- GOAL -
Extract the complete listing and repeat it word for word.

========================

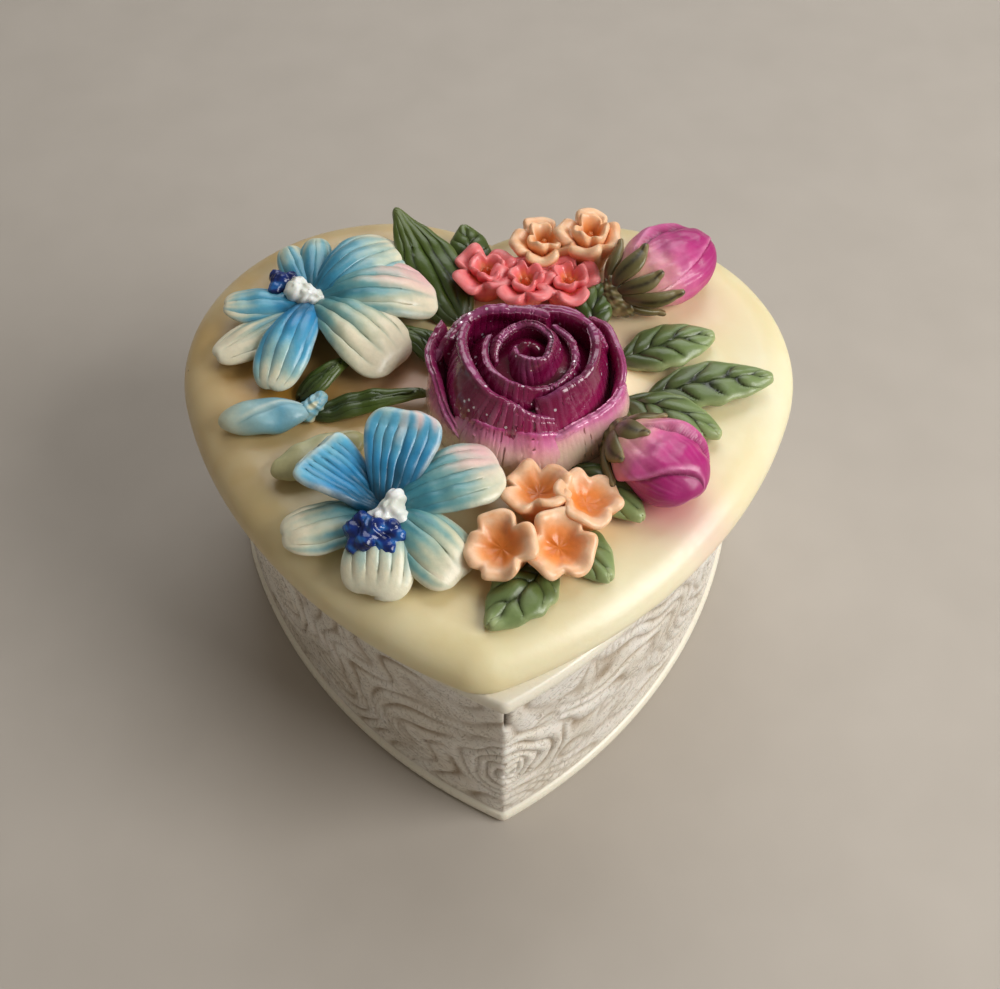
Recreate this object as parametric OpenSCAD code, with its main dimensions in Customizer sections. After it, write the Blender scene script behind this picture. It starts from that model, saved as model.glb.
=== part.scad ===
// Heart-shaped trinket box: a heart cup with a loose lid that carries a posy of flowers,
// buds and leaves. Origin at the middle of the underside, +Z up, the heart's tip to -Y.

/* [Box body] */
// height of the body from underside to mouth
body_h = 32; // [20:0.5:60]
// widest width of the wall's outline
body_w = 67; // [40:0.5:120]
// radius of the body's two round lobes
body_lobe_r = 19.7; // [10:0.1:30]
// radius of the body's long side curves
body_side_r = 66; // [40:1:120]
// direction where a body lobe runs into its side curve
body_side_dir = -16.5; // [-40:0.5:0]
// wall thickness
wall_t = 3; // [2:0.1:6]
// floor thickness
floor_t = 3.5; // [2:0.1:8]
// how far the rim round the mouth stands out from the wall
rim_out = 0.8; // [0.3:0.1:2]
// how far the base rim stands out from the wall
base_rim_out = 0.6; // [0.3:0.1:2]
// height of the plain rim round the base
base_rim_h = 1.9; // [1:0.1:4]
// height of the plain rim round the mouth
top_rim_h = 2.3; // [1:0.1:4]

/* [Lid] */
// widest width of the lid
lid_w = 75; // [45:0.5:130]
// thickness of the lid slab
lid_t = 4.6; // [2:0.1:8]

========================

- RESPONSE BELOW -
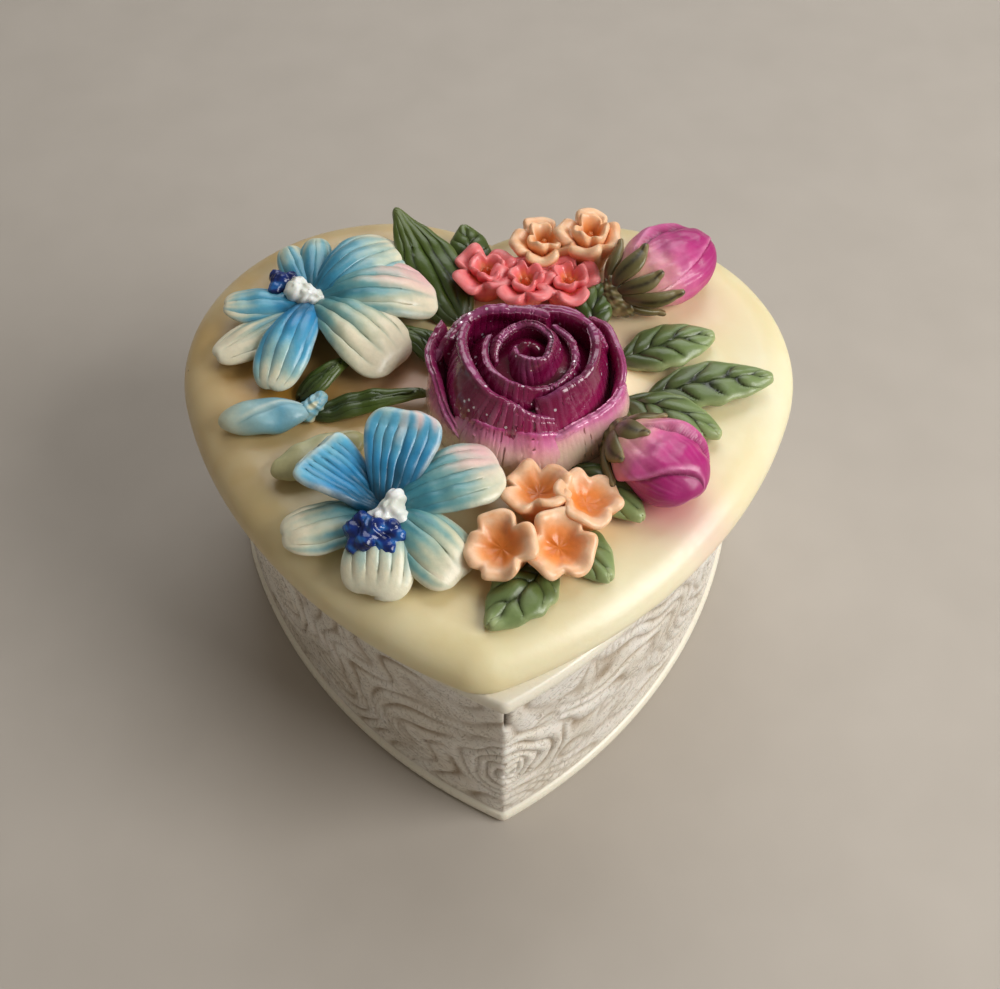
Recreate this object as parametric OpenSCAD code, with its main dimensions in Customizer sections. After it, write the Blender scene script behind this picture. It starts from that model, saved as model.glb.
=== part.scad ===
// Heart-shaped trinket box: a heart cup with a loose lid that carries a posy of flowers,
// buds and leaves. Origin at the middle of the underside, +Z up, the heart's tip to -Y.

/* [Box body] */
// height of the body from underside to mouth
body_h = 32; // [20:0.5:60]
// widest width of the wall's outline
body_w = 67; // [40:0.5:120]
// radius of the body's two round lobes
body_lobe_r = 19.7; // [10:0.1:30]
// radius of the body's long side curves
body_side_r = 66; // [40:1:120]
// direction where a body lobe runs into its side curve
body_side_dir = -16.5; // [-40:0.5:0]
// wall thickness
wall_t = 3; // [2:0.1:6]
// floor thickness
floor_t = 3.5; // [2:0.1:8]
// how far the rim round the mouth stands out from the wall
rim_out = 0.8; // [0.3:0.1:2]
// how far the base rim stands out from the wall
base_rim_out = 0.6; // [0.3:0.1:2]
// height of the plain rim round the base
base_rim_h = 1.9; // [1:0.1:4]
// height of the plain rim round the mouth
top_rim_h = 2.3; // [1:0.1:4]

/* [Lid] */
// widest width of the lid
lid_w = 75; // [45:0.5:130]
// thickness of the lid slab
lid_t = 4.6; // [2:0.1:8]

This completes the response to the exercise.